All of the alternatives presented are better than the current system. They are simpler and more efficient. But simpler doesn’t mean simple. The following issues still exist:

• Someone still has to collect the taxes and enforce the code

• Someone still has to determine what is income, a deduction, and an exemption

• It’s difficult to predict the amount of revenue that will be generated or anticipate changes in behavior to avoid the tax. None even attempt to.

• Since the tax is not collected immediately, the opportunity for fraud and tax evasion still exists

• Taxpayers still need to fill out forms and comply with the code (The IRS still exists, except with Fair tax)

• Perhaps most importantly, they are all regressive (wages)

The transaction tax on deposits solves all of these issues.

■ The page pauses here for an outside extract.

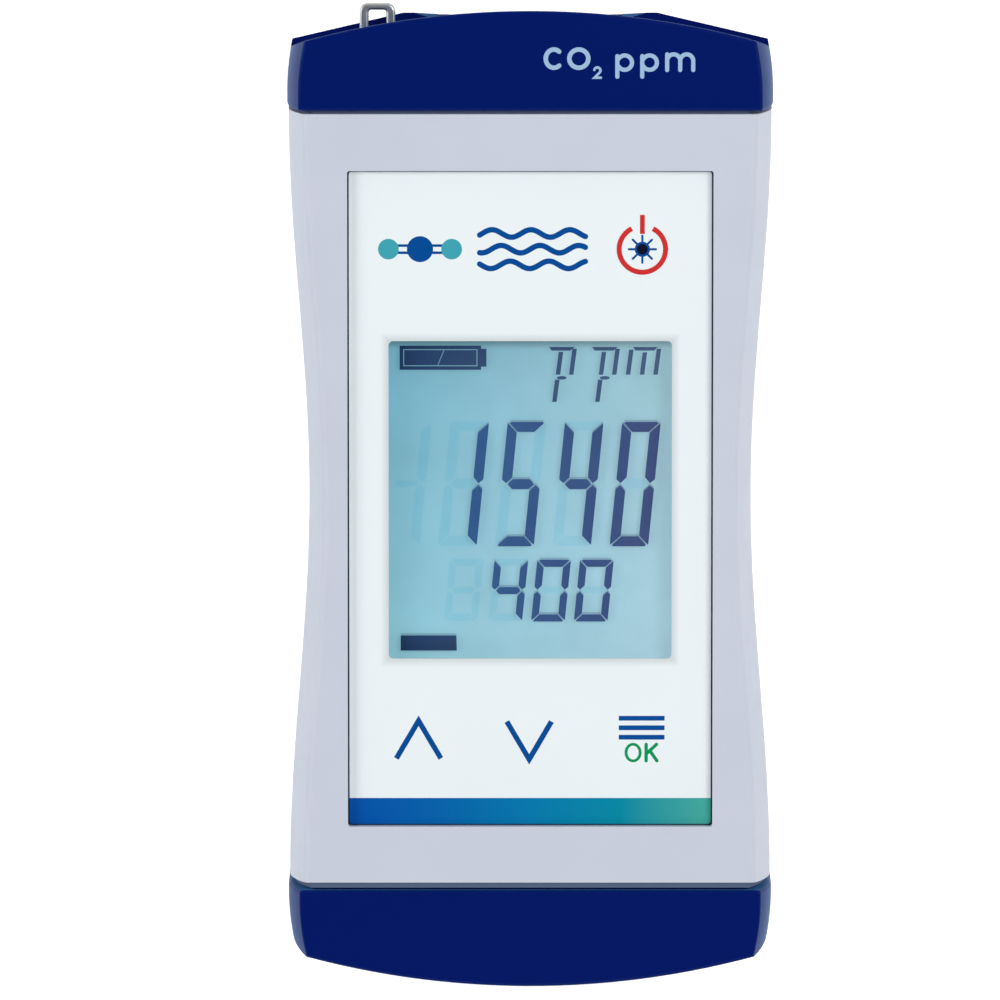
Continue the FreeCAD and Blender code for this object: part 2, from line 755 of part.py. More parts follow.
def sensor_pins():
    pitch = 2.54
    thickness = 0.6
    pins = []
    for number in range(-2, 3):
        x = number * pitch - thickness / 2
        for y in (19, 39):
            pins.append(box(x, x + thickness, y, y + thickness, SENSOR_BOARD_Z[1], BOARD_Z[0]))
    return Part.makeCompound(pins)


def vent_membrane():
    """The water stop, bonded inside the hollow end of the top cap."""
    dip_radius = (DIP_HALF_WIDTH**2 + DIP_SAGITTA**2) / (2 * DIP_SAGITTA)
    centre = HUMP_Y - DIP_SAGITTA + dip_radius
    inside = dip_radius + WALL
    sheet = upright(0, centre, 8.4, 15.4, inside + 0.35).cut(upright(0, centre, 8, 16, inside + 0.02))
    inside_cap = cap_block(CASE_HALF_LENGTH + 2, TOP_END, WALL + 0.02, True)
    return sheet.common(box(-10.3, 10.3, 40, 55, 8, 16)).common(inside_cap)


def sensor_gasket():
    low, high = SENSOR_HIGH + 0.05, HUMP_Y - DIP_SAGITTA - WALL - 0.7
    ring = box(-12.5, 12.5, low, high, 5.6, 15.6)
    return ring.cut(box(-11, 11, low - 1, high + 1, 7, 14.4))


# Batteries


def battery_holder():
    """Two tubes side by side with an end wall, standing on ribs in the rear shell."""
    wall = 0.8
    bore = CELL_RADIUS + 0.25
    low, high = -39.3, INNER_CONTACT_Y + CONTACT_THICKNESS
    tubes = [lengthwise(side * CELL_X, CELL_Z, low, high, bore + wall) for side in (-1, 1)]
    end_wall = box(-16, 16, high, high + 1.4, 3, 18)
    feet = [box(-12, 12, y, y + 2, WALL + 0.02, 6) for y in (-28, 4)]
    holder = fused(tubes + [end_wall] + feet)
    for side in (-1, 1):
        holder = holder.cut(lengthwise(side * CELL_X, CELL_Z, low - 1, high, bore))
        x = side * CELL_X
        holder = holder.cut(box(x - 3.1, x + 3.1, INNER_CONTACT_Y - 0.1, high, 10, 20))
    return holder.cut(lengthwise(0, BATTERY_SCREW_Z, low - 1, BOSS_END + 0.1, BOSS_RADIUS + 0.1))


def cell(x, positive_up):
    """An AA cell along Y; its nub points to the top end or to the battery cap."""
    body_length = CELL_LENGTH - NUB_LENGTH
    low = INNER_CONTACT_Y - CELL_LENGTH if positive_up else CAP_CONTACT_Y
    body_low = low if positive_up else low + NUB_LENGTH
    body = lengthwise(x, CELL_Z, body_low, body_low + body_length, CELL_RADIUS)
    body = body.makeFillet(0.6, [e for e in body.Edges if e.BoundBox.YLength < 0.01])
    return fused([body, lengthwise(x, CELL_Z, low, low + CELL_LENGTH, 2.7)])


def aa_cells():
    return Part.makeCompound([cell(-CELL_X, True), cell(CELL_X, False)])


def inner_contacts():
    """The two plates at the inner end, each with a tab up to the main board."""
    y = INNER_CONTACT_Y
    plates = []
    for side in (-1, 1):
        x = side * CELL_X
        plate = box(x - 3, x + 3, y, y + CONTACT_THICKNESS, 6, 18)
        tab = box(x - 1, x + 1, y, y + CONTACT_THICKNESS, 18, BOARD_Z[0])
        plates.append(plate.fuse(tab).removeSplitter())
    return Part.makeCompound(plates)


def cap_contact():
    """The plate in the battery cap that joins the two cells."""
    y = CAP_CONTACT_Y
    plate = box(-13.5, 13.5, y - CONTACT_THICKNESS, y, 7.8, 15)
    return rounded_lengthwise_edges(plate, 1.0)


def rounded_lengthwise_edges(shape, radius):
    edges = [e for e in shape.Edges if abs(e.Vertexes[0].Y - e.Vertexes[-1].Y) > 1e-6]
    return shape.makeFillet(radius, edges)


def cell_spring(x, y_low):
    """A coil of eight-sided wire, pressed between a cell's flat end and its contact."""
    wire = 0.35
    sides = 8
    turns = 3
    coil_radius = 3.2
    height = SPRING_LENGTH - 2 * wire
    helix = Part.makeHelix(height / turns, height, coil_radius)
    angles = [2 * math.pi * side / sides for side in range(sides)]
    corners = [Vector(coil_radius + wire * math.cos(a), 0, wire * math.sin(a)) for a in angles]
    section = Part.makePolygon(corners + corners[:1])
    coil = Part.Wire(helix.Edges).makePipeShell([section], True, True)
    coil.rotate(Vector(0, 0, 0), Vector(1, 0, 0), -90)
    coil.translate(Vector(x, y_low + wire, CELL_Z))
    return coil


# Screws


def cross_slot(shape, cutter_of):
    """Cuts a cross recess; cutter_of(width_a, width_b) is one bar of it."""
    return shape.cut(cutter_of(0.22, 0.9)).cut(cutter_of(0.9, 0.22))


def upright_cross(x, y, z0, z1):
    """Cuts a cross recess down to z1 from the underside of a head at (x, y)."""
    return lambda a, b: box(x - a, x + a, y - b, y + b, z0, z1)


def case_screw(x, y):
    head = upright(x, y, 1.4, 3.0, 2.1)
    screw = head.fuse(upright(x, y, 3.0, SEAM_Z + 7, 0.93))
    return cross_slot(screw, upright_cross(x, y, 1, 2.3))


def board_screw(x, y):
    under = BOARD_Z[0]
    head = upright(x, y, under - 1.0, under, 1.6)
    screw = head.fuse(upright(x, y, under, BOARD_Z[1] + 2.6, 0.63))
    return cross_slot(screw, upright_cross(x, y, under - 1.1, under - 0.5))


def top_cap_screw(x, y):
    screw = countersink(x, y, 1.95).fuse(upright(x, y, 0.5, 4.6, 0.78))
    return cross_slot(screw, upright_cross(x, y, -0.1, 0.7))


def battery_cap_screw():
    z = BATTERY_SCREW_Z
    head = lengthwise(0, z, SCREW_SEAT_Y, SCREW_SEAT_Y + 1.5, 1.9)
    screw = head.fuse(lengthwise(0, z, 38.6, SCREW_SEAT_Y, 1.0))
    end = SCREW_SEAT_Y + 1.6
    return to_lower_end(cross_slot(screw, lambda a, b: box(-a, a, end - 0.9, end, z - b, z + b)))


def screw_insert():
    sleeve = lengthwise(0, BATTERY_SCREW_Z, 37.95, CASE_HALF_LENGTH - 0.1, 1.58)
    return to_lower_end(sleeve.cut(lengthwise(0, BATTERY_SCREW_Z, 37, CASE_HALF_LENGTH, 1.05)))


def main():
    os.makedirs("parts", exist_ok=True)
    envelope = waisted(outer_outline, CASE_HALF_LENGTH)
    inside = waisted(inner_outline, CASE_HALF_LENGTH + 1)
    tube = envelope.cut(inside)
    save("front_shell", front_shell(tube, inside))
    save("rear_shell", rear_shell(tube, inside, envelope))
    for make in (
        top_cap,
        battery_cap,
        top_cap_seal,
        battery_cap_seal,
        lanyard_eye,
        front_overlay,
        keypad_spacer,
        keypad_circuit,
        display_window,
        lcd_glass,
        lcd_frame,
        lcd_zebra_strips,
        main_board,
        capacitors,
        clock_crystal,
        power_inductor,
        keypad_connector,
        buzzer,
        sensor_board,
        sensor_cavity,
        infrared_lamp,
        infrared_detector,
        sensor_pins,
        vent_membrane,
        sensor_gasket,
        battery_holder,
        aa_cells,
        inner_contacts,
        cap_contact,
        battery_cap_screw,
        screw_insert,
    ):
        save(make.__name__, make())
    save("lcd_polariser", lcd_layer(POLARISER_Z))
    save("lcd_reflector", lcd_layer(REFLECTOR_Z))
    save("lcd_backlight", lcd_layer(BACKLIGHT_Z))
    save("microcontroller", chip(2, -30, 9, 7, 1.5, 12))
    save("memory_chip", chip(5.5, 24.5, 4, 3.4, 1.3, 4))
    save("inner_spring", cell_spring(CELL_X, INNER_CONTACT_Y - SPRING_LENGTH))
    save("cap_spring", cell_spring(-CELL_X, CAP_CONTACT_Y))
    for name, (x, y) in KEYS.items():
        save(f"{name}_key", key(x, y))
        save(f"{name}_dome", snap_dome(x, y))
    save("rear_label", label_plate(0.0, 0.05, 0.3))
    save("case_screws", Part.makeCompound([case_screw(x, y) for x, y in CASE_SCREWS]))
    save("board_screws", Part.makeCompound([board_screw(x, y) for x, y in BOARD_SCREWS]))
    cap_spots = [(side * CAP_SCREW_X, CAP_SCREW_Y) for side in (-1, 1)]
    save("top_cap_screws", Part.makeCompound([top_cap_screw(x, y) for x, y in cap_spots]))


main()
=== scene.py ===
import math

import bmesh
import bpy
from mathutils import Matrix, Vector, geometry


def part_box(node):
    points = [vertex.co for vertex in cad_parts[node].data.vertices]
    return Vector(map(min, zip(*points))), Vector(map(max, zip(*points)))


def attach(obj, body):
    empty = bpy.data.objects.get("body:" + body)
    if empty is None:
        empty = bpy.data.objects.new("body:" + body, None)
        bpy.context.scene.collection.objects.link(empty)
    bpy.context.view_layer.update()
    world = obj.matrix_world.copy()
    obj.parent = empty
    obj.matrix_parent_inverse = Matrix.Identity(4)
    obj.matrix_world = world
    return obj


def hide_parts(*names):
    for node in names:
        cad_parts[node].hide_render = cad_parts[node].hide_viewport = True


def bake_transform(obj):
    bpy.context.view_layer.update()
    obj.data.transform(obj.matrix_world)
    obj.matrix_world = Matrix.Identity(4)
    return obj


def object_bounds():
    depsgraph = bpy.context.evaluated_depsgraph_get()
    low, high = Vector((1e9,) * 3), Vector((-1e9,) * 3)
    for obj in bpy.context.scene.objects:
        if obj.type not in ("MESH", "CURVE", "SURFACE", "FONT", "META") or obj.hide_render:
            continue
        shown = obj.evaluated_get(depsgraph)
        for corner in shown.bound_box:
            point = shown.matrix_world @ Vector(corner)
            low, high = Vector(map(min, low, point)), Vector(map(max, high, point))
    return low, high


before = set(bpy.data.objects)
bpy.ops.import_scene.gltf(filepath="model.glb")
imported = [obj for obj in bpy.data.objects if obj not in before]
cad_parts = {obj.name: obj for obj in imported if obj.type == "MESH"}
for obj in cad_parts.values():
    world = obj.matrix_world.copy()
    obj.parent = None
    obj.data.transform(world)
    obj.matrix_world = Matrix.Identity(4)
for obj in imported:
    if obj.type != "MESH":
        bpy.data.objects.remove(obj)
cad_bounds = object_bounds()

# Hand-held carbon dioxide monitor, lying on its back. Blender works in metres, in the frame of the
# CAD parts. Flat artwork (prints, display segments) is drawn in millimetres and scaled by MM.
MM = 0.001

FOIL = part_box("front_overlay")
FRONT_Z = cad_bounds[1].z

CAMERA_TILT = math.radians(8)  # from the front's normal towards the top end
CAMERA_DISTANCE = 1.55
CAMERA_ASIDE = -3.35 * MM  # the view's centre lies this far to the left of the object's
VIEW_WIDTH = 110.86 * MM  # across the picture, at the front of the case
SENSOR_WIDTH = 36.0

# Front artwork, in millimetres
FOIL_CORNER = 0.3
OPENING_HALF_WIDTH = 15.7  # display opening in the foil
OPENING_LOW, OPENING_HIGH = -17.92, 17.64
OPENING_CORNER = 0.5
KEY_RADIUS = 5.3
KEY_RISE = 0.1  # of a key's cushioned middle over the foil
DISPLAY_PARALLAX = 0.38  # how far the display's layers look shifted towards the top end
STRIPE_TOP = -33.6
SEGMENT_THICKNESS = 0.02

# Colours
INK_BLUE = (0.0, 0.062, 0.27)
INK_RED = (0.56, 0.027, 0.028)
INK_GREEN = (0.0, 0.27, 0.09)
INK_TEAL = (0.045, 0.33, 0.40)
INK_BLACK = (0.003, 0.004, 0.02)
FOIL_COLOUR = (0.75, 0.807, 0.824)
CAP_PRINT = (0.30, 0.45, 0.63)
CAP_BLUE = (0.0005, 0.0065, 0.11)
# painted shade: colour of the caps' ends below the brow, darker than the front
CAP_END_PAINTED_SHADE_BLUE = (0.0002, 0.003, 0.06)
FIGURE_INK = ((0.026, 0.13, 0.32), (0.066, 0.085, 0.215))  # at the display's left, and at its right
UNIT_INK = ((0.014, 0.045, 0.13), (0.085, 0.14, 0.25))

BROW_Z = 16.5 * MM  # underside of each cap's brow
CAP_END = 50.5 * MM  # the end walls lie beyond this


# Flat artwork


def circle(centre, radius, count=48):
    turns = [2 * math.pi * number / count for number in range(count)]
    return [(centre[0] + radius * math.cos(a), centre[1] + radius * math.sin(a)) for a in turns]


def oval(centre, half_width, half_height, count):
    x, y = centre
    return [(x + half_width * px, y + half_height * py) for px, py in circle((0, 0), 1, count)]


def arc(centre, radius, start, end, count=24):
    """Points along an arc, from start to end in degrees."""
    turns = [math.radians(start + (end - start) * number / count) for number in range(count + 1)]
    return [(centre[0] + radius * math.cos(a), centre[1] + radius * math.sin(a)) for a in turns]


def rounded_rectangle(x0, x1, y0, y1, radius, count=6):
    corners = [(x1, y1, 0), (x0, y1, 90), (x0, y0, 180), (x1, y0, 270)]
    loop = []
    for x, y, start in corners:
        inward_x = x - radius if x == x1 else x + radius
        inward_y = y - radius if y == y1 else y + radius
        loop += arc((inward_x, inward_y), radius, start, start + 90, count)
    return loop


def stroke(path, width, round_ends=True):
    """Closed outline of a line of that width along an open path."""
    points = [Vector(p) for p in path]
    half = width / 2
    left, right = [], []
    for number, point in enumerate(points):
        before = points[max(number - 1, 0)]
        after = points[min(number + 1, len(points) - 1)]
        into = (point - before) if number else (after - point)
        out = (after - point) if number < len(points) - 1 else into
        into, out = into.normalized(), out.normalized()
        along = (into + out).normalized()
        across = Vector((-along.y, along.x)) * half / max(along.dot(into), 0.3)
        left.append(point + across)
        right.append(point - across)
    end, start = [], []
    if round_ends:
        end = end_cap(points[-1], right[-1], half)
        start = end_cap(points[0], left[0], half)
    return [tuple(p) for p in right + end + left[::-1] + start]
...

Since it is paid in real time, the taxpayer doesn’t need to do any calculations, keep any records, or read 74,000 pages of the tax code. It’s efficient because the government doesn’t have to expend resources collecting the tax or enforcing the code. Real time payments also provide transparency. No longer is there ambiguity about who is paying the tax and how much they are paying. The calculation of the rate is simple: (Revenue needed/#of transactions). Finally, we won’t have to hear the “fair share” argument anymore because everyone is paying their fair share. Everyone has skin in the game. It’s fair because there is no more favoritism towards one group over another. No more pandering to lobbyist and special interest groups. Since wages, spending, and saving are treated equally, it’s not regressive. It’s progressive, not in rates, but through the skewness of the tax base, which makes it different from all other proposals. Since high net worth entities conduct most of the transactions, they pay most of the tax. The poor pay close to nothing.

The transaction tax on deposits is not foolproof. Any system can be manipulated. It won’t solve how our tax dollars are spent, only how they are collected. It won’t avert another financial crisis that is based on bad policy. It’s flexible enough in that the rate can be adjusted to meet projecting spending requirements (paying down debt and future entitlement promises), as long as we can calculate a reliable tax base.